The direction Bohemia Interactive took Operation Flashpoint’s design and gameplay into the subsequent Arma series; while Codemasters’ sequel Operation Flashpoint: Dragon Rising reinvented the genre by implementing existing shooter mechanics to broad the game to console players divided some fans, but was a better decision as each group had their own ideas of how they wanted their games to play. Unfortunately, Operation Flashpoint seems to be a dead IP after the mediocre reviews of the third instalment, Red River. However, Arma 3, and the early access Arma: Reforger have tweaked the original formula with better UI and graphics as well as recreating an island from Cold War Assault, Malden leading the former to be one of the best milsims (military simulators) on the market to date.
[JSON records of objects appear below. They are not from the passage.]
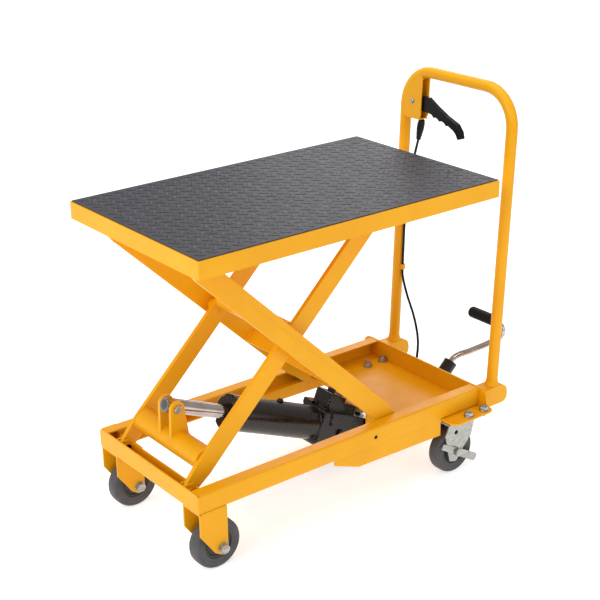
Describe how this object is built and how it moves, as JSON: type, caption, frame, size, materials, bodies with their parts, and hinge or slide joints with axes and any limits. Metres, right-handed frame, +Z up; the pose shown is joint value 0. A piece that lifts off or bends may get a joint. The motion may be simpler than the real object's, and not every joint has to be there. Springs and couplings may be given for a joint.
{
  "type": "scissor lift table",
  "caption": "Mobile scissor lift table: flat matted platform on crossed arms raised by a foot-pumped hydraulic ram, wheeled base frame, upright push handle with a release lever.",
  "frame": {"origin": "On the floor, under the centre of the whole outline seen from above; the floor is z = 0, where the wheels touch.", "axes": "+X towards the push handle, +Y to the side with the release lever, +Z up."},
  "size_m": [0.898, 0.45, 0.8346],
  "materials": {
    "frame_paint": "semi-gloss orange-yellow powder coat",
    "black_paint": "glossy black paint",
    "zinc_steel": "zinc plated",
    "bright_chrome": "polished",
    "grey_tyre": "matte grey elastomer",
    "wheel_core": "moulded dark grey",
    "mat_rubber": "ribbed tread, slightly glossy",
    "black_rubber": "satin",
    "black_plastic": "satin moulded"
  },
  "bodies": {
    "base": {"front_channel": "frame_paint", "side_rail_left": "frame_paint", "side_rail_right": "frame_paint", "rear_tray": "frame_paint", "front_fork_left": "frame_paint", "front_fork_right": "frame_paint", "front_axle_left": "zinc_steel", "front_axle_right": "zinc_steel", "handle_socket_left": "frame_paint", "handle_socket_right": "frame_paint", "handle_tube": "frame_paint", "lever_housing": "frame_paint", "lever_pivot_bolt": "zinc_steel", "release_cable": "black_rubber", "cable_boot": "black_rubber", "pump_bracket": "frame_paint", "caster_plate_left": "zinc_steel", "caster_plate_right": "zinc_steel"},
    "inner_arms": {"inner_arm_left": "frame_paint", "inner_arm_right": "frame_paint", "inner_cross_tube": "frame_paint", "inner_centre_tube": "frame_paint", "clevis_pin": "zinc_steel", "centre_pin_left": "frame_paint", "centre_pin_right": "frame_paint"},
    "outer_arms": {"outer_arm_left": "frame_paint", "outer_arm_right": "frame_paint", "outer_cross_plate": "frame_paint"},
    "platform": {"platform_deck": "frame_paint", "platform_mat": "mat_rubber", "platform_track_left": "frame_paint", "platform_track_right": "frame_paint", "platform_bracket_left": "frame_paint", "platform_bracket_right": "frame_paint"},
    "rod": {"piston_rod": "bright_chrome"},
    "pump": {"cylinder_tube": "black_paint", "gland_nut": "black_paint", "pump_block": "black_paint", "filler_plug": "black_paint"},
    "pedal": {"pedal_lever": "black_paint", "pedal_arm": "bright_chrome", "pedal_grip": "black_rubber"},
    "valve": {"valve_arm": "zinc_steel"},
    "release": {"release_lever": "black_plastic"},
    "front_wheel_left": {"front_tyre_left": "grey_tyre", "front_hub_left": "wheel_core"},
    "caster_left": {"caster_fork_left": "zinc_steel"},
    "rear_wheel_left": {"rear_tyre_left": "grey_tyre", "rear_hub_left": "wheel_core"},
    "brake_left": {"brake_lever_left": "zinc_steel"},
    "base_roller_left": {"base_roller_left": "zinc_steel"},
    "platform_roller_left": {"platform_roller_left": "zinc_steel"},
    "front_wheel_right": {"front_tyre_right": "grey_tyre", "front_hub_right": "wheel_core"},
    "caster_right": {"caster_fork_right": "zinc_steel"},
    "rear_wheel_right": {"rear_tyre_right": "grey_tyre", "rear_hub_right": "wheel_core"},
    "brake_right": {"brake_lever_right": "zinc_steel"},
    "base_roller_right": {"base_roller_right": "zinc_steel"},
    "platform_roller_right": {"platform_roller_right": "zinc_steel"}
  },
  "joints": [
    {"name": "lift", "type": "hinge", "parent": "base", "child": "inner_arms", "pos_m": [-0.425, 0, 0.1625], "axis": [0, -1, 0], "range_deg": [-37.97, 7.82]},
    {"name": "scissor", "type": "hinge", "parent": "inner_arms", "child": "outer_arms", "pos_m": [-0.17541, 0, 0.405], "axis": [0, -1, 0], "range_deg": [-15.65, 75.95]},
    {"name": "platform_pivot", "type": "hinge", "parent": "outer_arms", "child": "platform", "pos_m": [-0.425, 0, 0.6475], "axis": [0, -1, 0], "range_deg": [-37.98, 7.83]},
    {"name": "ram_head", "type": "hinge", "parent": "inner_arms", "child": "rod", "pos_m": [-0.38002, 0, 0.28554], "axis": [0, -1, 0], "range_deg": [-8.26, 40.07]},
    {"name": "ram_stroke", "type": "slide", "parent": "rod", "child": "pump", "axis": [0.9174, 0, -0.398], "range_m": [-0.08227, 0.01702]},
    {"name": "pedal_press", "type": "hinge", "parent": "pump", "child": "pedal", "pos_m": [0.1444, -0.018, 0.0842], "axis": [0, 1, 0], "range_deg": [0, 25], "stiffness_Nm_per_rad": 12, "springref_deg": -20.05},
    {"name": "valve_turn", "type": "hinge", "parent": "pump", "child": "valve", "pos_m": [0.04935, 0.066, 0.08617], "axis": [0, 1, 0], "range_deg": [0, 20.01]},
    {"name": "release_squeeze", "type": "hinge", "parent": "base", "child": "release", "pos_m": [0.38561, 0.131, 0.75345], "axis": [-0.9988, 0, 0.0489], "range_deg": [0, 20], "stiffness_Nm_per_rad": 1.5, "springref_deg": -28.65},
    {"name": "front_wheel_spin_left", "type": "hinge", "parent": "base", "child": "front_wheel_left", "pos_m": [-0.392, -0.1525, 0.0525], "axis": [0, 1, 0], "continuous": true},
    {"name": "caster_swivel_left", "type": "hinge", "parent": "base", "child": "caster_left", "pos_m": [0.266, -0.167, 0.1225], "axis": [0, 0, 1], "continuous": true},
    {"name": "rear_wheel_spin_left", "type": "hinge", "parent": "caster_left", "child": "rear_wheel_left", "pos_m": [0.229, -0.167, 0.0525], "axis": [0, 1, 0], "continuous": true},
    {"name": "brake_left", "type": "hinge", "parent": "caster_left", "child": "brake_left", "pos_m": [0.229, -0.167, 0.0525], "axis": [0, -1, 0], "range_deg": [0, 28]},
    {"name": "base_roller_spin_left", "type": "hinge", "parent": "outer_arms", "child": "base_roller_left", "pos_m": [0.07419, -0.165, 0.1625], "axis": [0, 1, 0], "continuous": true},
    {"name": "platform_roller_spin_left", "type": "hinge", "parent": "inner_arms", "child": "platform_roller_left", "pos_m": [0.07419, -0.1, 0.6475], "axis": [0, 1, 0], "continuous": true},
    {"name": "front_wheel_spin_right", "type": "hinge", "parent": "base", "child": "front_wheel_right", "pos_m": [-0.392, 0.1525, 0.0525], "axis": [0, 1, 0], "continuous": true},
    {"name": "caster_swivel_right", "type": "hinge", "parent": "base", "child": "caster_right", "pos_m": [0.266, 0.167, 0.1225], "axis": [0, 0, 1], "continuous": true},
    {"name": "rear_wheel_spin_right", "type": "hinge", "parent": "caster_right", "child": "rear_wheel_right", "pos_m": [0.229, 0.167, 0.0525], "axis": [0, 1, 0], "continuous": true},
    {"name": "brake_right", "type": "hinge", "parent": "caster_right", "child": "brake_right", "pos_m": [0.229, 0.167, 0.0525], "axis": [0, -1, 0], "range_deg": [0, 28]},
    {"name": "base_roller_spin_right", "type": "hinge", "parent": "outer_arms", "child": "base_roller_right", "pos_m": [0.07419, 0.165, 0.1625], "axis": [0, 1, 0], "continuous": true},
    {"name": "platform_roller_spin_right", "type": "hinge", "parent": "inner_arms", "child": "platform_roller_right", "pos_m": [0.07419, 0.1, 0.6475], "axis": [0, 1, 0], "continuous": true}
  ],
  "couplings": [
    {"joint": "scissor", "follows": "lift", "ratio": -2},
    {"joint": "platform_pivot", "follows": "lift", "ratio": 1},
    {"joint": "ram_head", "follows": "lift", "ratio": -1.055},
    {"joint": "ram_stroke", "follows": "lift", "m_per_rad": 0.124},
    {"joint": "valve_turn", "follows": "release_squeeze", "ratio": 1}
  ]
}
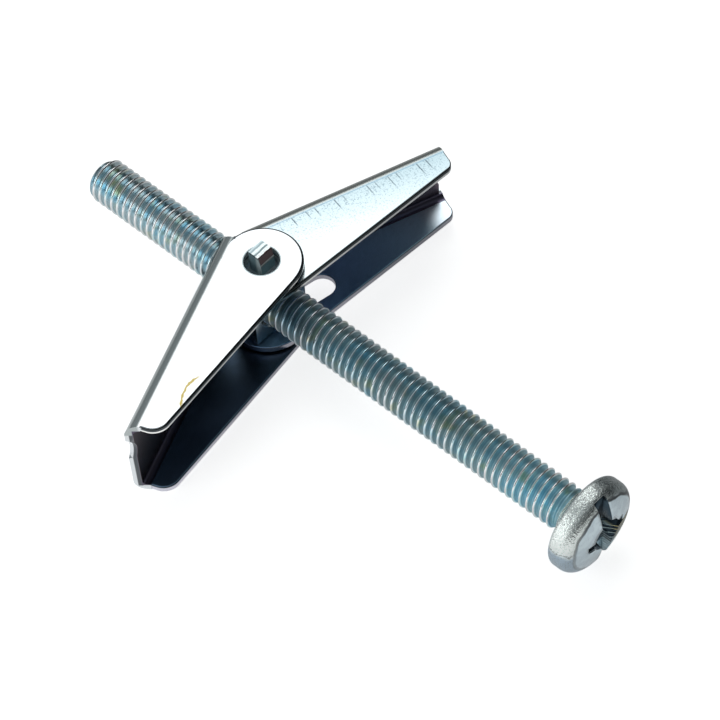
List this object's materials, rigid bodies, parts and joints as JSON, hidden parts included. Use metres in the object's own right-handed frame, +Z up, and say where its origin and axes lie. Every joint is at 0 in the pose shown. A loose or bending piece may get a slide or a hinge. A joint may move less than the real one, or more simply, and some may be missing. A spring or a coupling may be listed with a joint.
{
  "type": "spring toggle bolt",
  "caption": "Machine screw with a pan head carrying a trunnion nut and spring-opened folding channel wings, for fixing through a hollow panel.",
  "frame": {"origin": "under the middle of the bounding box, on the surface the bolt lies on", "axes": "+X along the screw towards its head, +Y towards the inner wing, +Z up along the wings' pivot axis"},
  "size_m": [0.0547, 0.0376, 0.0097],
  "materials": {
    "plated_screw": "blue-white zinc plated, bright",
    "plated_nut": "zinc plated, sheared ends",
    "plated_sheet_outer": "zinc plated sheet, bright",
    "plated_sheet_inner": "zinc plated sheet, lightly pitted",
    "spring_wire": "drawn spring wire"
  },
  "bodies": {
    "screw": {"machine_screw": "plated_screw"},
    "nut": {"trunnion_nut": "plated_nut", "bow_spring": "spring_wire"},
    "outer_wing": {"outer_wing": "plated_sheet_outer"},
    "inner_wing": {"inner_wing": "plated_sheet_inner"}
  },
  "joints": [
    {"name": "nut_feed", "type": "slide", "parent": "screw", "child": "nut", "axis": [1, 0, 0], "range_m": [-0.017, 0.0142]},
    {"name": "outer_wing_fold", "type": "hinge", "parent": "nut", "child": "outer_wing", "pos_m": [-0.00848, -0.00008, 0.0044], "axis": [0, 0, 1], "range_deg": [0, 72], "stiffness_Nm_per_rad": 0.005, "springref_deg": -28.65, "deforming": ["bow_spring"]},
    {"name": "inner_wing_fold", "type": "hinge", "parent": "nut", "child": "inner_wing", "pos_m": [-0.00848, -0.00008, 0.0044], "axis": [0, 0, -1], "range_deg": [0, 74], "stiffness_Nm_per_rad": 0.005, "springref_deg": -28.65, "deforming": ["bow_spring"]}
  ]
}
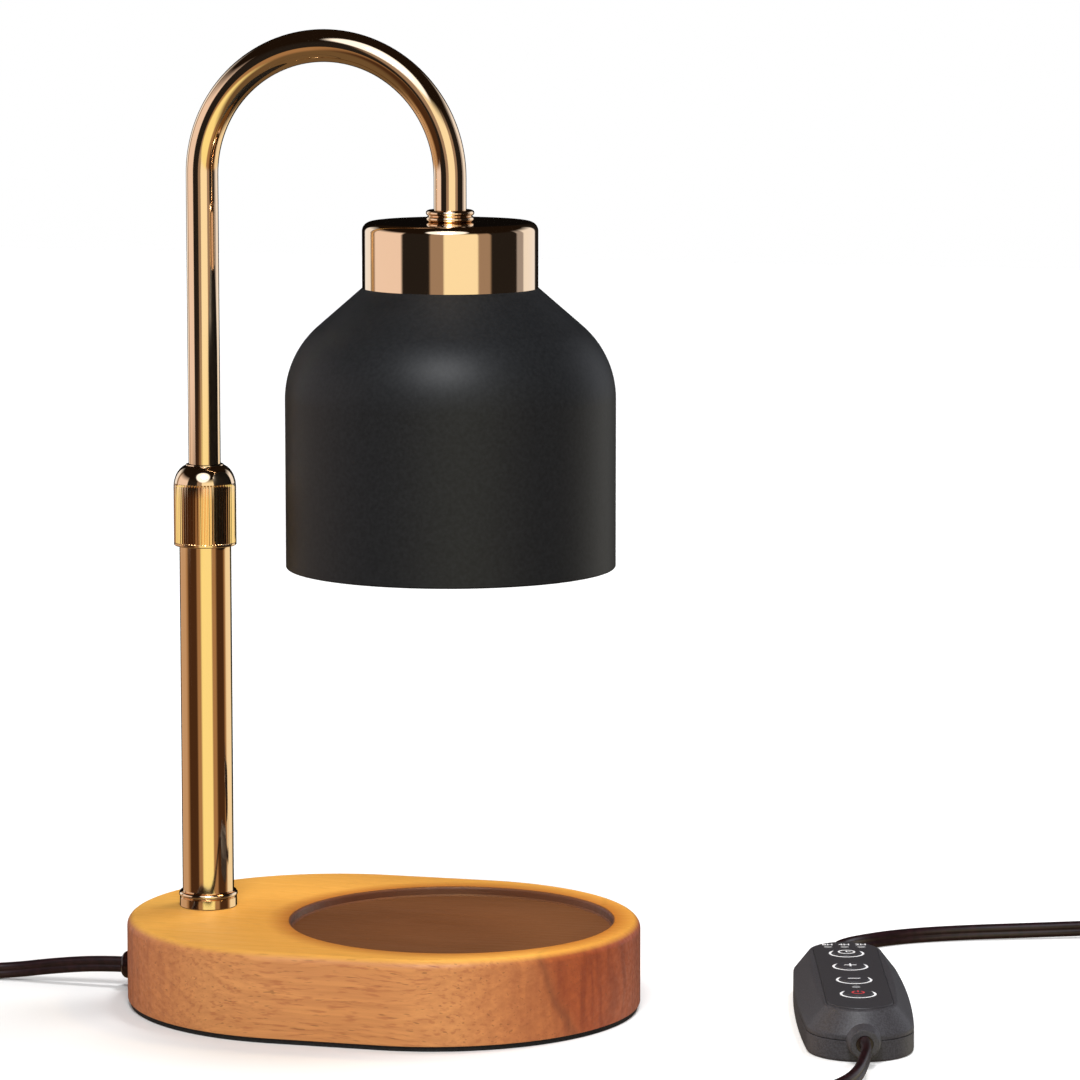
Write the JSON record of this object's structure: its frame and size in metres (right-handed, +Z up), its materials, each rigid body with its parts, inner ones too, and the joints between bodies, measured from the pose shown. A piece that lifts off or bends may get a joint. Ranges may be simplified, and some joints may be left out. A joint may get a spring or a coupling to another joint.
{
  "type": "candle warmer lamp",
  "caption": "Table lamp that melts a jar candle from above: wooden base, gold post with height-adjustable crook arm, bell shade, cord with timer and dimmer controller, plug.",
  "frame": {"origin": "centre of the base underside, on the table", "axes": "+X from the post towards the shade, +Z up, -Y the side a user faces"},
  "size_m": [0.4568, 0.3234, 0.3],
  "materials": {
    "wood": "oiled rubberwood, satin",
    "pad": "soft black foam rubber",
    "gold_plate": "polished rose-gold plate over metal tube",
    "shade_black": "matte black powder coat on spun aluminium",
    "steel": "zinc plated",
    "brass": "turned",
    "nylon": "moulded nylon",
    "ceramic": "glazed steatite ceramic",
    "clear_glass": "clear",
    "mirror_glass": "aluminised reflector",
    "black_plastic": "fine-grain moulded black ABS",
    "light_pipe": "smoky light pipe",
    "board": "glass-epoxy board",
    "cord_pvc": "black flexible PVC",
    "tie_fabric": "woven black strap",
    "plated_blade": "nickel plated"
  },
  "bodies": {
    "stand": {"ballast_plate": "steel", "ballast_screws": "steel", "base_pad": "pad", "board_parts": "black_plastic", "board_switches": "black_plastic", "coil_tie": "tie_fabric", "collet_ring": "nylon", "controller_board": "board", "controller_bottom_shell": "black_plastic", "controller_face_panel": "black_plastic", "controller_leads": "cord_pvc", "controller_top_shell": "black_plastic", "cord_coil": "cord_pvc", "cord_grommet": "black_plastic", "cord_to_controller": "cord_pvc", "cord_to_plug": "cord_pvc", "front_bush": "black_plastic", "indicator_lights": "light_pipe", "plug_blades": "plated_blade", "plug_body": "black_plastic", "post_flange": "gold_plate", "post_foot": "brass", "post_lead": "cord_pvc", "post_nipple": "steel", "post_nut": "steel", "post_top_bush": "brass", "post_tube": "gold_plate", "post_washer": "steel", "rear_bush": "black_plastic", "shell_screws": "steel", "slack_lead": "cord_pvc", "wood_base": "wood"},
    "collar": {"clamp_collar": "gold_plate"},
    "arm_slider": {"guide_bush": "nylon"},
    "arm": {"arm_tube": "gold_plate", "arm_stop_rings": "steel", "arm_lead": "cord_pvc", "cup_ring_nut": "gold_plate", "socket_cup": "gold_plate", "cup_nut": "steel", "holder_bracket": "steel", "holder_plate": "steel", "shade_screws": "steel", "lampholder": "ceramic", "holder_screws": "steel", "holder_contacts": "brass", "shade": "shade_black", "bulb_base": "ceramic", "bulb_pins": "plated_blade", "bulb_reflector": "mirror_glass", "bulb_lens": "clear_glass", "bulb_capsule": "clear_glass"},
    "timer_button": {"timer_button": "black_plastic"},
    "brighter_button": {"brighter_button": "black_plastic"},
    "dimmer_button": {"dimmer_button": "black_plastic"},
    "power_button": {"power_button": "black_plastic"}
  },
  "joints": [
    {"name": "arm_height", "type": "slide", "parent": "stand", "child": "arm_slider", "axis": [0, 0, 1], "range_m": [-0.045, 0.035], "deforming": ["slack_lead"]},
    {"name": "arm_swivel", "type": "hinge", "parent": "arm_slider", "child": "arm", "pos_m": [-0.057, 0, 0.1], "axis": [0, 0, 1], "range_deg": [-90, 90]},
    {"name": "collar_turn", "type": "hinge", "parent": "stand", "child": "collar", "pos_m": [-0.057, 0, 0.15], "axis": [0, 0, 1], "range_deg": [0, 180]},
    {"name": "timer_button_press", "type": "slide", "parent": "stand", "child": "timer_button", "axis": [0, 0, -1], "range_m": [0, 0.0005], "stiffness_N_per_m": 400},
    {"name": "brighter_button_press", "type": "slide", "parent": "stand", "child": "brighter_button", "axis": [0, 0, -1], "range_m": [0, 0.0005], "stiffness_N_per_m": 400},
    {"name": "dimmer_button_press", "type": "slide", "parent": "stand", "child": "dimmer_button", "axis": [0, 0, -1], "range_m": [0, 0.0005], "stiffness_N_per_m": 400},
    {"name": "power_button_press", "type": "slide", "parent": "stand", "child": "power_button", "axis": [0, 0, -1], "range_m": [0, 0.0005], "stiffness_N_per_m": 400}
  ]
}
With games like Squad, Insurgency: Sandstorm and Call to Arms having similar gameplay and — in lesser words — atmosphere that Arma/OF fans love, there is still a fanbase that would accept current shooters if they paid more attention to replay value as multiplayer. Personally, a game I want to see implement Arma’s style of gameplay is the infamous game, Six Days in Fallujah. In 2004, the original developers Atomic Games were getting assistance from U.S. Marines for a project to help the military when the marines were set to Fallujah. When they came back, the stories they told to the team inspired them to start working on the title as a way to honour those who help them, as well as providing an insight on what war really looks like.
The game was later destroyed by backlash from the media who believed the developers were doing the opposite and the game almost died along with the company in 2011. Fortunately, Highwire Games have been working on the title with no announced date of release. A game with a history like Six Days in Fallujah would definitely have a chance to make an authentic war game that anyone can play. Respectfully, Highwire Games have interviewed veterans that fought in the conflict, as well as Iraqi residents who lived and witnessed the urban engagements in the city; so for them to butcher the historical aspects of the game is unlikely. However, between you and me, if Highwire Games turns the game into a Battlefield clone, I will spit harder than the woodchipper in Fargo.